You win in the NBA with a superstar at his peak. From Magic Johnson and Larry Bird to Isiah Thomas, Michael Jordan, Hakeem Olajuwon, Shaquille O’Neal, Tim Duncan, Kevin Garnett, Kobe Bryant, Dirk Nowitzki, LeBron James, Stephen Curry and Kevin Durant. Leonard officially added his name to that list after previously winning 2014 Finals MVP honors with Duncan’s San Antonio Spurs. Almost all of those other guys shared the burden with another Hall of Famer, if not more, but it remains to be seen whether anyone else from the 2019 Raptors will come close.

Nobody thought Leonard would be here so soon after missing almost an entire season with a quadriceps injury. If they did, the league’s glamor teams, namely the Los Angeles Lakers and Boston Celtics, might have tried pricing Toronto out of the bidding. They didn’t, and the Raptors did, so they are champions for the first time.

Good luck tracing all the steps it took for them to get here and finding a blueprint.

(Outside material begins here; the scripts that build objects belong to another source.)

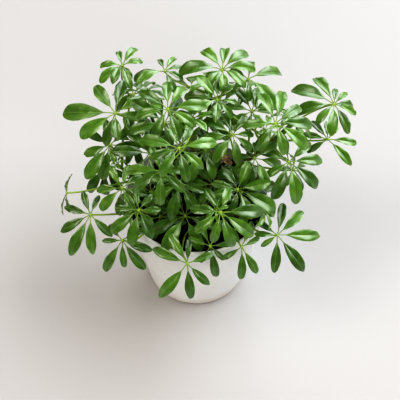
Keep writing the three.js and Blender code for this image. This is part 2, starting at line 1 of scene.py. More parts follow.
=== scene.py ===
"""A dwarf umbrella plant in a white pot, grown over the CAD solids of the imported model."""

import math
import random
from itertools import combinations

import bpy
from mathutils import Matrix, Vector, noise


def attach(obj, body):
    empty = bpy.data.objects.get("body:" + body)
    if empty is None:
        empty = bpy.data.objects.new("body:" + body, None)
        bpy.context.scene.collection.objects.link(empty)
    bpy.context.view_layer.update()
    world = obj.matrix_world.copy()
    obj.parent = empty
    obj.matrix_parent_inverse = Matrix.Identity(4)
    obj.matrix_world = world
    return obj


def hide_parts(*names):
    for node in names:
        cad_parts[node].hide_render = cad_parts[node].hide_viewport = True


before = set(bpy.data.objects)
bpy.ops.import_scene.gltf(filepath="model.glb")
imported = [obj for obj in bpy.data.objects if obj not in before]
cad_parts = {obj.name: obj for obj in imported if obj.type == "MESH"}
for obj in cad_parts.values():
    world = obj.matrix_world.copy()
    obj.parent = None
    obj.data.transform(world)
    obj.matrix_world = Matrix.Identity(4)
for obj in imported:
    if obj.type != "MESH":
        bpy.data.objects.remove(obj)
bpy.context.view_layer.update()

# Pot
# A plain round flower pot, injection moulded in white polypropylene in one piece. It tapers to its
# foot, and its lip and foot are rounded. It holds the soil and stands flat on the floor.

POT_HEIGHT = 0.165
POT_FOOT_RADIUS = 0.068
POT_RIM_RADIUS = 0.095
POT_WALL = 0.003
POT_FLOOR = 0.004
INNER_FOOT_INSET = 0.002
# The foot's rounding ends where the wall is this much wider than the foot, and leans out by this
# many degrees.
FOOT_ROUNDING = 0.006
FOOT_SPREAD = 0.001
FOOT_LEAN = 8
FOOT_STEPS = 10
LIP_STEPS = 12
POT_SIDES = 160
WALL_RINGS = 12


class Skin:
    """One mesh in the making: its points, each with a tone and a place on the blade, and its faces."""

    def __init__(self):
        self.points = []
        self.places = []
        self.tones = []
        self.faces = []
        self.slots = []

    def ring(self, points, places=None, tone=0.5):
        """Adds points and gives their numbers. A place is how far across and along the blade, in mm."""
        start = len(self.points)
        self.points += [tuple(point) for point in points]
        self.places += places or [(0.0, 0.0)] * len(points)
        self.tones += [tone] * len(points)
        return list(range(start, len(self.points)))

    def bridge(self, behind, ahead, slots):
        """Joins two closed rings with squares. slots is one material slot, or one for each square."""
        count = len(behind)
        for i in range(count):
            after = (i + 1) % count
            self.faces.append((behind[i], behind[after], ahead[after], ahead[i]))
            self.slots.append(slots if isinstance(slots, int) else slots[i])

    def close(self, ring, point, slots, place=(0.0, 0.0), tone=0.5, forward=True):
        """Closes a ring with triangles to one more point."""
        (middle,) = self.ring([point], [place], tone)
        for i, corner in enumerate(ring):
            after = ring[(i + 1) % len(ring)]
            self.faces.append((corner, after, middle) if forward else (after, corner, middle))
            self.slots.append(slots if isinstance(slots, int) else slots[i])

    def make(self, name, materials, sharper_than=60):
        """Makes the object. Edges that turn by more than sharper_than degrees stay crisp."""
        mesh = bpy.data.meshes.new(name)
        mesh.from_pydata(self.points, [], self.faces)
        for material in materials:
            mesh.materials.append(material)
        mesh.polygons.foreach_set("material_index", self.slots)
        mesh.polygons.foreach_set("use_smooth", [True] * len(self.faces))
        places = mesh.attributes.new("place", "FLOAT_VECTOR", "POINT")
        places.data.foreach_set("vector", [number for place in self.places for number in (*place, 0.0)])
        tones = mesh.attributes.new("tone", "FLOAT", "POINT")
        tones.data.foreach_set("value", self.tones)
        mesh.set_sharp_from_angle(angle=math.radians(sharper_than))
        made = bpy.data.objects.new(name, mesh)
        bpy.context.scene.collection.objects.link(made)
        return made


def arc(centre_x, centre_z, radius, start, end, steps):
    """Points of a profile along an arc, from one angle to another in degrees."""
    angles = [math.radians(start + (end - start) * i / steps) for i in range(steps + 1)]
    return [(centre_x + radius * math.cos(a), centre_z + radius * math.sin(a)) for a in angles]


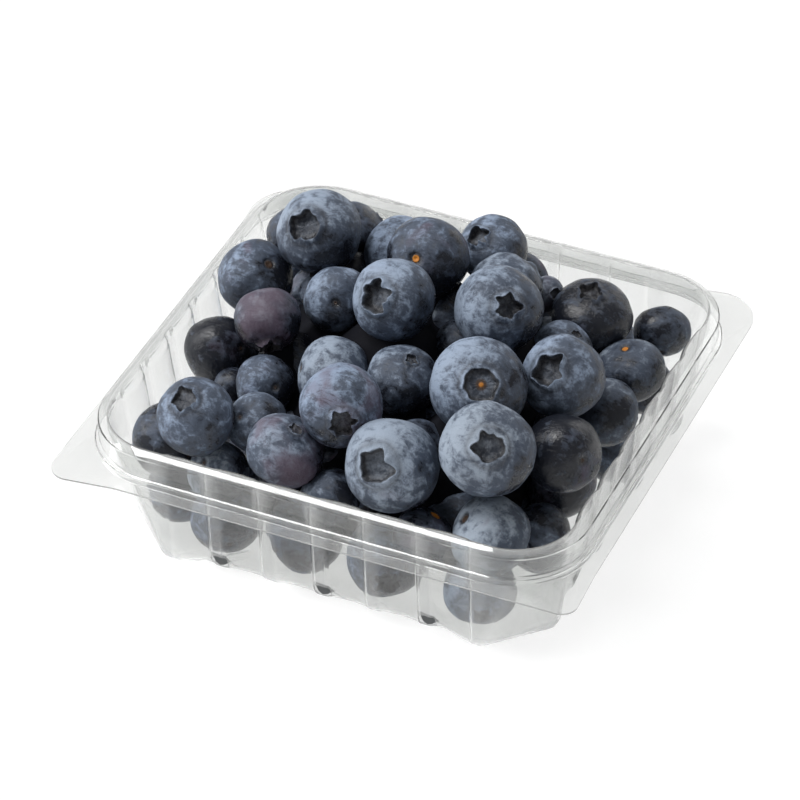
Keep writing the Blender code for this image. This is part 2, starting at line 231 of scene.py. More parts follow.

There will be other first-time champions, other expansion teams tasting glory for the first time. But it will never be like this again, not with an entire country rallying behind a hired gun who convinced a bunch of misfits they could topple a dynasty. We may never even see this team again, depending about free agency, but that’s a discussion for a different day. Keep the party going, Canada. This one is special.